After more than a decade of counter-revolution, the outbreak of the Civil War in Spain aroused the anti-parliamentarians in Britain almost as much as the revolution in Russia had done nearly 20 years before. But the alacrity with which they seized hold of its radical veneer of spontaneity and direct action was matched by the torpor that characterised their analysis of the struggle's real political and social content. As the events of the Civil War unfolded, the issues at stake became clearer. The USM went furthest in rejecting its initial support for Republican capitalism, and in developing a revolutionary attitude to events. The APCF itself showed few signs that it was capable of carrying out a comparably rigorous critique of its own position, but took vicarious credit from publishing the views of groups such as the one around International Council Correspondence.
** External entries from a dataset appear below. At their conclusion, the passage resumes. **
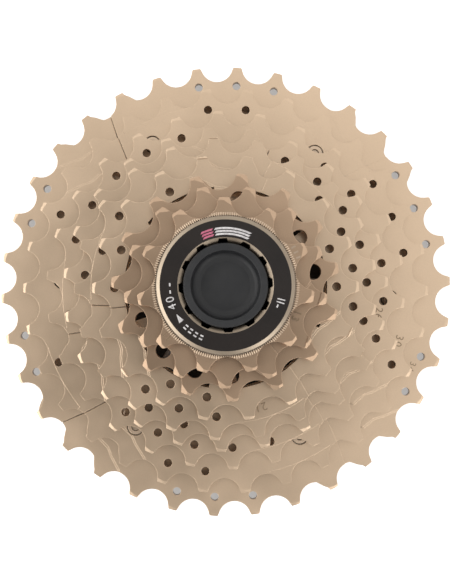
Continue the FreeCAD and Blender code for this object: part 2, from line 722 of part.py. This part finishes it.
# ---------------------------------------------------------------- check and write
doc.recompute()
for item in doc.Objects:
    if "Invalid" in item.State or "Error" in item.State:
        raise RuntimeError(f"{item.Label} failed: {item.State}")
os.makedirs("parts", exist_ok=True)
for item in bodies + groups:
    shape = item.Shape
    if shape.isNull() or not shape.isValid():
        raise RuntimeError(f"{item.Label} has no valid shape")
    shape.exportStep(os.path.join("parts", item.Label + ".step"))
    box = shape.BoundBox
    print(f"{item.Label:18s} solids {len(shape.Solids)}  volume {shape.Volume:9.1f}"
          f"  z {box.ZMin:6.2f} {box.ZMax:6.2f}  width {box.XLength:6.2f}")
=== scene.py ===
import math

import bmesh
import bpy
from mathutils import Matrix, Vector


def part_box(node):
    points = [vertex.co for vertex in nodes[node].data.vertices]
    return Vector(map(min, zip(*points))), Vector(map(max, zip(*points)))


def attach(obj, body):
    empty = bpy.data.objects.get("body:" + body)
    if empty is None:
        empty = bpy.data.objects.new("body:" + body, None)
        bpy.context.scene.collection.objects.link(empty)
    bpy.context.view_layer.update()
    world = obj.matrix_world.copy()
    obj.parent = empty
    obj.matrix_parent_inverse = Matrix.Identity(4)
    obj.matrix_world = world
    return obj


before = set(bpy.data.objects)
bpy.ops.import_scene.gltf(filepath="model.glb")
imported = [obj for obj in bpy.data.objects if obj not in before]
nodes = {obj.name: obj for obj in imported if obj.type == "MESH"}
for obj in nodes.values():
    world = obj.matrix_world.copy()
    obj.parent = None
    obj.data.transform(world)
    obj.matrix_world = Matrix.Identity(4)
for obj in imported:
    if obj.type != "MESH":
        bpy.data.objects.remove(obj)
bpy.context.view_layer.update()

MM = 0.001

# Plating: noise scales in waves per metre and bump depths in metres.
CLOUD_SCALE, SPECK_SCALE, DENT_SCALE = 55, 2600, 90
BRUSH_SCALE, BRUSH_TURN = (420, 5200, 420), (0, 0, 0.35)
DENT_DEPTH, BRUSH_DEPTH, SPECK_DEPTH = 0.0006, 0.00002, 0.00003

# Rounded edges of the CAD pieces, in millimetres, and how the bevel finds them, in degrees.
EDGE_CARRIER, EDGE_SPACER, EDGE_RIVET, EDGE_PLASTIC = 0.3, 0.15, 0.08, 0.15
EDGE_SEGMENTS, SHARP_ANGLE, FLAT_ANGLE, WELD = 2, 22, 0.6, 0.01

# Lockring finish, in millimetres: the painted face lies between two radii and this far down.
PAINT_OUTER, PAINT_INNER, PAINT_DEPTH = 17.02, 12.44, 0.12

# Print on the lockring, in millimetres; a digit's height is this share of its font size.
PRINT_THICK, DIGIT_HEIGHT = 0.012, 0.69
STRIPES_INNER, STRIPE_WIDE, STRIPE_LEAN = (13.05, 13.8, 14.55), 0.5, -0.9
PRINT_RADIUS, PRINT_SIZE = 14.7, 2.1
DASH_ROWS, DASH_WIDE, DASH_HALF, DOUBLE_DASHES_FROM = (14.2, 15.1), 0.4, 1.7, 220

# Stamped tooth counts, drawn as flat darker digits that paint the shade of the stamped hollows: node,
# body, digits, radius, degrees and size in millimetres.
STAMPS = (
    ("sprocket_34t", "rear_cluster", "34", 62.1, 337.6, 1.9),
    ("sprocket_30t", "rear_cluster", "30", 54.6, 343.4, 2.3),
    ("sprocket_26t", "front_cluster", "26", 46.0, 351.0, 2.1),
    ("sprocket_21t", "ring_21t", "21", 35.3, 286.4, 2.3),
    ("sprocket_13t", "ring_13t", "13", 20.5, 337.4, 1.9),
    ("sprocket_11t", "ring_11t", "11", 20.1, 220.6, 1.6),
)
DIGIT_STEP = 0.86

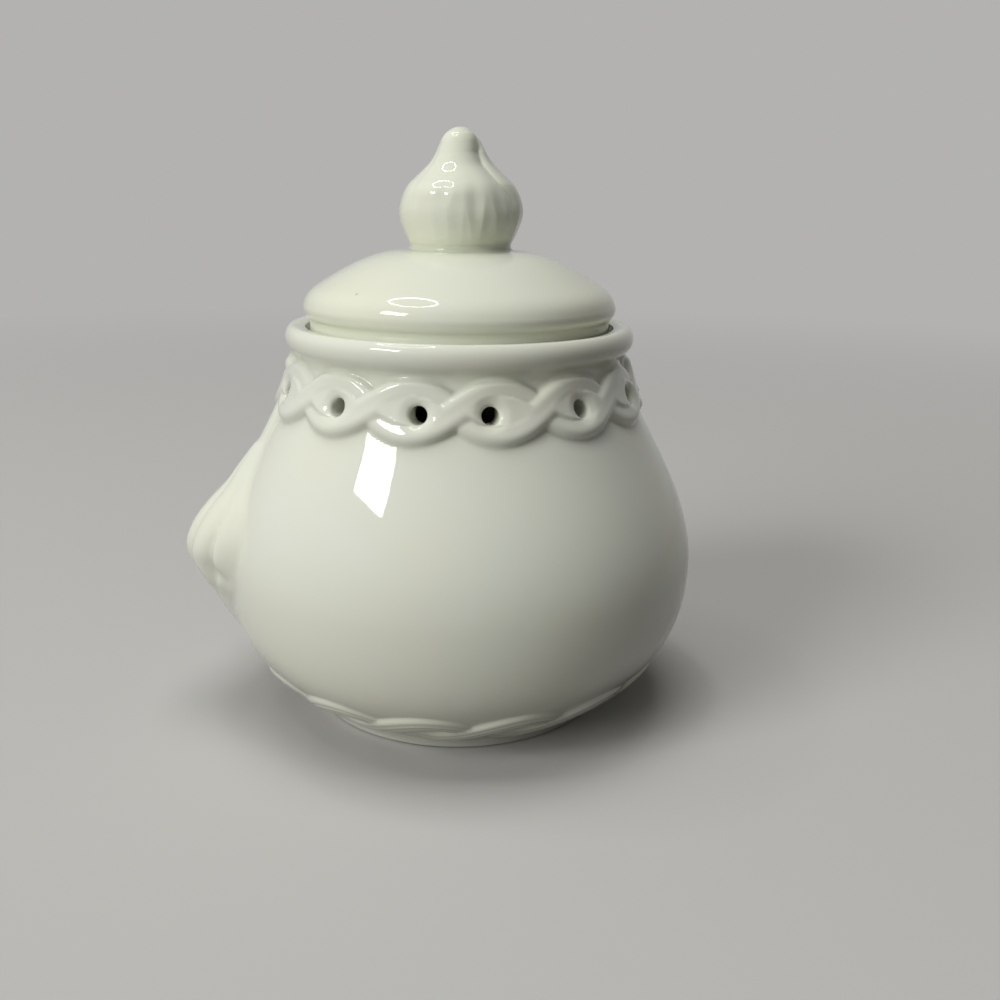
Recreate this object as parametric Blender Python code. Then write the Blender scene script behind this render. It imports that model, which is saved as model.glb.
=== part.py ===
"""Garlic keeper: a glazed slip-cast jar with a loose lid, in metres, +Z up.

The jar is one fired casting: pear-shaped body, flared rim, rope band with a vent in each eye,
a bulb of garlic in relief on the front (-Y), and a flatter rope round the foot.
The lid is one fired casting too: dome, locating ring and garlic knob, hollow and open below.
The origin is on the jar's axis, on the surface that it stands on.
"""

import math

import bmesh
import bpy
from mathutils import Vector

# Jar outline
jar_height = 0.1122
foot_radius = 0.0434
foot_band_height = 0.0033
foot_band_flare = 0.0014
belly_radius = 0.0691
belly_height = 0.0440
rim_height = 0.0097
rim_flare = 0.0027
rim_bead_drop = 0.0035
wall = 0.0048
floor_thickness = 0.0055
foot_chamfer = 0.0006

# Handles of the wall's curves, as shares of the radius or height that each curve spans
foot_out_share = 0.39
foot_rise_share = 0.23
belly_under_share = 0.64
belly_over_share = 0.38
shoulder_in_share = 0.16
shoulder_fall_share = 0.29

# Mouth of the jar, where the lid sits
mouth_radius = 0.0438
rim_thickness = 0.0058
seat_depth = 0.0032
seat_width = 0.0043
seat_thickness = 0.0030
seat_slope = 0.0060
lip_crest_inset = 0.0022
lip_fall = 0.0006
lip_round = 0.0006
lip_handle_share = 0.60

# Rope band round the neck, two strands that cross over and under
rope_drop = 0.0167
rope_waves = 7
rope_swing = 0.0052
rope_half_width = 0.0040
rope_proud = 0.0021
rope_lift = 0.0008
rope_root = 0.0019
vent_radius = 0.00225
vent_drop = 0.0008
vent_sides = 10
# The vents are pierced by hand: how far each lies to the right, as a share of the way to the next
vent_shift_shares = (-0.17, 0.06, 0.09, -0.11, 0.04, 0.15, 0, 0, 0, 0, 0, 0, 0, 0)

# Flatter rope round the foot
foot_rope_rise = 0.0115
foot_rope_turn = math.radians(5.5)
foot_rope_swing = 0.0060
foot_rope_half_width = 0.0044
foot_rope_proud = 0.0016
foot_rope_lift = 0.0005
foot_rope_root = 0.0021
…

As we will see in the following chapter, by the time of the outbreak of the Second World War the ideas developed in a rudimentary way by some of the anti-parliamentarians since 1937 put them in a much stronger position to respond in a revolutionary manner than they had been at the start of the war in Spain. Although it was not until the war years themselves that the anti-parliamentarians' critique of democracy, fascism and anti-fascism reached a more coherent level, sufficient groundwork had been carried out to ensure that there would be no farcical repetition in 1939 of the tragic position adopted by the anti-parliamentary communists in 1936.